Emerging Spatiotemporal Dynamics in Multiterminal Neuromorphic Nanowire Networks Through Conductance Matrices and Voltage Maps

Self-organizing memristive nanowire (NW) networks are promising candidates for neuromorphic-type data processing in a physical reservoir computing framework because of their collective emergent behavior, which enables spatiotemporal signal processing. However, understanding emergent dynamics in multiterminal networks remains challenging. Here experimental spatiotemporal characterization of memristive NW networks dynamics in multiterminal configuration is reported, analyzing the activation and relaxation of network's global and local conductance, as well as the inherent spatial nonlinear transformation capabilities.
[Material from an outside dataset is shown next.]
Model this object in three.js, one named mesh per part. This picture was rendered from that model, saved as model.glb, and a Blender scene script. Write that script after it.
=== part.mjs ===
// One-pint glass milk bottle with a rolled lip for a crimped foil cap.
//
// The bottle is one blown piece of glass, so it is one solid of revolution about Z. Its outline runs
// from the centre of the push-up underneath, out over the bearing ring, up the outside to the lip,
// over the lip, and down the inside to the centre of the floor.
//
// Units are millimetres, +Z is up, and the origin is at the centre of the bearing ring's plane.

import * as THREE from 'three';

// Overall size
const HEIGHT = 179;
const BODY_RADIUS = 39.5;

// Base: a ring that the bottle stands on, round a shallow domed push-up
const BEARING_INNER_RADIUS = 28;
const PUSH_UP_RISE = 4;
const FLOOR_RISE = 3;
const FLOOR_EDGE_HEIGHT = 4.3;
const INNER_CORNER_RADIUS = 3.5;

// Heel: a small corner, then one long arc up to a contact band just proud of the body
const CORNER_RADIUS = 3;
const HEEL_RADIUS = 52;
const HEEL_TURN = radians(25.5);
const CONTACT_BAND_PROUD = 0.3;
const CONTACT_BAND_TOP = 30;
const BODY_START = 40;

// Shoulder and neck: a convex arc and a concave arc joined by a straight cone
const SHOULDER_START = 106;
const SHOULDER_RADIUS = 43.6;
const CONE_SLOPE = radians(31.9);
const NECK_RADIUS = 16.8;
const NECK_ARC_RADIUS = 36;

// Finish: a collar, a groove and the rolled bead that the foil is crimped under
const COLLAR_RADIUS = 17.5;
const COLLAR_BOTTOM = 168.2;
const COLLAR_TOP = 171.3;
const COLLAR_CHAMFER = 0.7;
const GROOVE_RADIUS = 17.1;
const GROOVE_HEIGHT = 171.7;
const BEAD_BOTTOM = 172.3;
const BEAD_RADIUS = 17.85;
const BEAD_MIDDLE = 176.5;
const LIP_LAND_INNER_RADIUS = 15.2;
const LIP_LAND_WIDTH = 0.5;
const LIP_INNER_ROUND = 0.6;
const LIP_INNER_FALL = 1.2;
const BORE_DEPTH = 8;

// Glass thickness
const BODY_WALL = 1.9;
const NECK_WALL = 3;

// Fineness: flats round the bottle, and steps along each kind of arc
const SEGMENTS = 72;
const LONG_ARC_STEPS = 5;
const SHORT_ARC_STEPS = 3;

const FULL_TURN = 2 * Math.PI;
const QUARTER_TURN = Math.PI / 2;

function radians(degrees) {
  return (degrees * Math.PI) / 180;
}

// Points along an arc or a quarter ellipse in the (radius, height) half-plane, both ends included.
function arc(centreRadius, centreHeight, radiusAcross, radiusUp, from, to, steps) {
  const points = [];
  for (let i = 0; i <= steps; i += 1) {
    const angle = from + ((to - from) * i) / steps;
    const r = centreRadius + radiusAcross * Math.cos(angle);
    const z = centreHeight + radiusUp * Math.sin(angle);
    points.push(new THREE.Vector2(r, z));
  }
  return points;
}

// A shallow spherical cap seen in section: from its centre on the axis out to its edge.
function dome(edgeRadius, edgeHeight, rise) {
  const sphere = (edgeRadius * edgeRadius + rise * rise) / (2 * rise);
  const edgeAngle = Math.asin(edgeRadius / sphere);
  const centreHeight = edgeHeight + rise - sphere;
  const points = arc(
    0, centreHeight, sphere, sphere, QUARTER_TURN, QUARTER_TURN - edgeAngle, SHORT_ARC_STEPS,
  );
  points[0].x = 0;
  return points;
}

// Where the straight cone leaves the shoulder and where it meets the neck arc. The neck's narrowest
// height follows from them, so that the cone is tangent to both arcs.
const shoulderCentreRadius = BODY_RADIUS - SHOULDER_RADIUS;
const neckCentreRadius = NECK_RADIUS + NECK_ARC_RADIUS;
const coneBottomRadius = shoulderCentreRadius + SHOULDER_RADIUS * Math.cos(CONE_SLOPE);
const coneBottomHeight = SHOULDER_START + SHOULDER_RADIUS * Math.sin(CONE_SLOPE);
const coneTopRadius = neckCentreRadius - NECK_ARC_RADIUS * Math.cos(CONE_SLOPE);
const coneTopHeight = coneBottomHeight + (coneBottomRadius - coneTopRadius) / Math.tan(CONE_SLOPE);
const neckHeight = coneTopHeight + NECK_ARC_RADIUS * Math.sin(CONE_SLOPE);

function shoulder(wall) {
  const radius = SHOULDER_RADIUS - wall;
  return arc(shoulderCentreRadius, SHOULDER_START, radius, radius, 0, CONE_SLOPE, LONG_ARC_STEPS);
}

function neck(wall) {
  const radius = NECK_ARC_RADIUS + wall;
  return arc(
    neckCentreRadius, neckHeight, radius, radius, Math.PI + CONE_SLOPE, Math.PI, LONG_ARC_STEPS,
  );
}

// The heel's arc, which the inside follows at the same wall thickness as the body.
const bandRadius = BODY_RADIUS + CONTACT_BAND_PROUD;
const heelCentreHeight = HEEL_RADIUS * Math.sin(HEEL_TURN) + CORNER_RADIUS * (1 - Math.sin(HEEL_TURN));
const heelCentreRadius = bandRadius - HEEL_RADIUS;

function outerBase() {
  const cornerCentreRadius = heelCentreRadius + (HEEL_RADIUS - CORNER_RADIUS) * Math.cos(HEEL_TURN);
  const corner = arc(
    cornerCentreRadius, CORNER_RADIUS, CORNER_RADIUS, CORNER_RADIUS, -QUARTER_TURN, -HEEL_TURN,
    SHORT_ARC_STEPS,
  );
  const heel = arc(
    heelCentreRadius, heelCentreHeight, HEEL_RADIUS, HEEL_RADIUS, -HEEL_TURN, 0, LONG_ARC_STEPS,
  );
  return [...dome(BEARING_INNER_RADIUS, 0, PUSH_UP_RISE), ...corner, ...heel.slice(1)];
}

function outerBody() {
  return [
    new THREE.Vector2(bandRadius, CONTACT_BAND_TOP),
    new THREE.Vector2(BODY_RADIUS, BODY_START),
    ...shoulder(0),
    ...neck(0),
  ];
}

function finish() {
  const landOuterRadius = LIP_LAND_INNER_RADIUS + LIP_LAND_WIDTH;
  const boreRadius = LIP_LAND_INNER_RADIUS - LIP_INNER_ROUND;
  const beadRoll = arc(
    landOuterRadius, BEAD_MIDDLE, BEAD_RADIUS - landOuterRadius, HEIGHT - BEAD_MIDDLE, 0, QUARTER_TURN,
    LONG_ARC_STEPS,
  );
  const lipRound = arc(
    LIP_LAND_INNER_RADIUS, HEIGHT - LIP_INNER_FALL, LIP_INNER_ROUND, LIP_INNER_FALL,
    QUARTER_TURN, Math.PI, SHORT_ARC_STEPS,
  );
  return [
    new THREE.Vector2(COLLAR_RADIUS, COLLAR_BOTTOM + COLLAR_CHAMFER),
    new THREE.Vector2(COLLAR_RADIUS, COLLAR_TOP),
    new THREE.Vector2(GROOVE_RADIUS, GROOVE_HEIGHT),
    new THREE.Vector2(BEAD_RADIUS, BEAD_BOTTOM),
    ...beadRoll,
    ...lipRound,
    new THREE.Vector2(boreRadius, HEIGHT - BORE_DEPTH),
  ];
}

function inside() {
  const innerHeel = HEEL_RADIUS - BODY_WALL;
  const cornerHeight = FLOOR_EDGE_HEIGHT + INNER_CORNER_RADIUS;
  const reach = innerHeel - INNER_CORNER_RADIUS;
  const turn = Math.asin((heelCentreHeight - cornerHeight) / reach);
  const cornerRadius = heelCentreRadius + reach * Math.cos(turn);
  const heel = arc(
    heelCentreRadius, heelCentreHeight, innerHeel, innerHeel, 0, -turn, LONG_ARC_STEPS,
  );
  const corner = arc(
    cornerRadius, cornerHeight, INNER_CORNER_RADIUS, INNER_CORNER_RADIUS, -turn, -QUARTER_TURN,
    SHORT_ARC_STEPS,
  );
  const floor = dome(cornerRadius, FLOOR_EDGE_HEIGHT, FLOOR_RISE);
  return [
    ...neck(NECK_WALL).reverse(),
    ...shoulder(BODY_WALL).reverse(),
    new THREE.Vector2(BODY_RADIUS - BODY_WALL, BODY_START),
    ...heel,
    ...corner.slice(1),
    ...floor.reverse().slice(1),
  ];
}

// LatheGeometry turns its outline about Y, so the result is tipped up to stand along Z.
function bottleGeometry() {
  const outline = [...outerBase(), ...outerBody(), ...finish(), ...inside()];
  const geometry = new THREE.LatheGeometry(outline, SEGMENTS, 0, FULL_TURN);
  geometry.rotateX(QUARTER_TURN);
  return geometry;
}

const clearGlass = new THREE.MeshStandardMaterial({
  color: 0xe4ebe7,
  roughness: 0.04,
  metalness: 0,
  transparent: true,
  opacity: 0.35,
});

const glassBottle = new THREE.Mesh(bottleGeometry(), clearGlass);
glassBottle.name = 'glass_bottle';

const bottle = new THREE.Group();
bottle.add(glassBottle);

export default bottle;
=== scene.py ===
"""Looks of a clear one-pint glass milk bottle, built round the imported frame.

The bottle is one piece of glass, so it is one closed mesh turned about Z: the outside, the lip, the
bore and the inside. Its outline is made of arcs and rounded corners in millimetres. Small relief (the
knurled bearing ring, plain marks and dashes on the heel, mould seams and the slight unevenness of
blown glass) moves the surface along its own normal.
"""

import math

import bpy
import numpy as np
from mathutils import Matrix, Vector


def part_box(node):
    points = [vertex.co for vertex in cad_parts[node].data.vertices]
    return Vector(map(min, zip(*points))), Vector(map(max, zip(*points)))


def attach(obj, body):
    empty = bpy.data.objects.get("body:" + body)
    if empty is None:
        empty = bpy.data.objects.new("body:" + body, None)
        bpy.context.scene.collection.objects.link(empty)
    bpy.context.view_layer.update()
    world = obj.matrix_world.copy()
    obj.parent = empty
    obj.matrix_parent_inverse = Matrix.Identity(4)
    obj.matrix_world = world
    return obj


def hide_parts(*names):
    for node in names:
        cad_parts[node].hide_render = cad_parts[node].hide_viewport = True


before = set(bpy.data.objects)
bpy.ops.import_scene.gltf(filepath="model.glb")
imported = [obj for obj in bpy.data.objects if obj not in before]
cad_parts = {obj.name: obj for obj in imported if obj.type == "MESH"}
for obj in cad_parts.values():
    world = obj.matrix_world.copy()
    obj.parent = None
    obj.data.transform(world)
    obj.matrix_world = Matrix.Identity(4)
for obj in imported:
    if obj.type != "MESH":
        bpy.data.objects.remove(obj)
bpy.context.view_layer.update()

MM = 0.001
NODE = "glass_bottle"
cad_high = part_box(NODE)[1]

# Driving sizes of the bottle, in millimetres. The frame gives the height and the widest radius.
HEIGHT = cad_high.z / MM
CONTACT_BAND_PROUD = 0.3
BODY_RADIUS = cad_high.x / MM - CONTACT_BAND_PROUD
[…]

Emergent effects are analyzed i) during activation, by investigating the spatiotemporal dynamics of the electric field distribution across the network through voltage mapping; ii) during relaxation, by monitoring the evolution of the conductance matrix of the multiterminal system. The multiterminal approach also allowed monitoring the spatial distribution of nonlinear activity, demonstrating the impact of different network areas on the system's information processing capabilities. Nonlinear transformation tasks are experimentally performed by driving the network into different conductive states, demonstrating the importance of selecting proper operating conditions for efficient information processing. This work allows a better understanding of the local nonlinear dynamics in NW networks and their impact on the information processing capabilities, providing new insights for a rational design of self-organizing neuromorphic systems.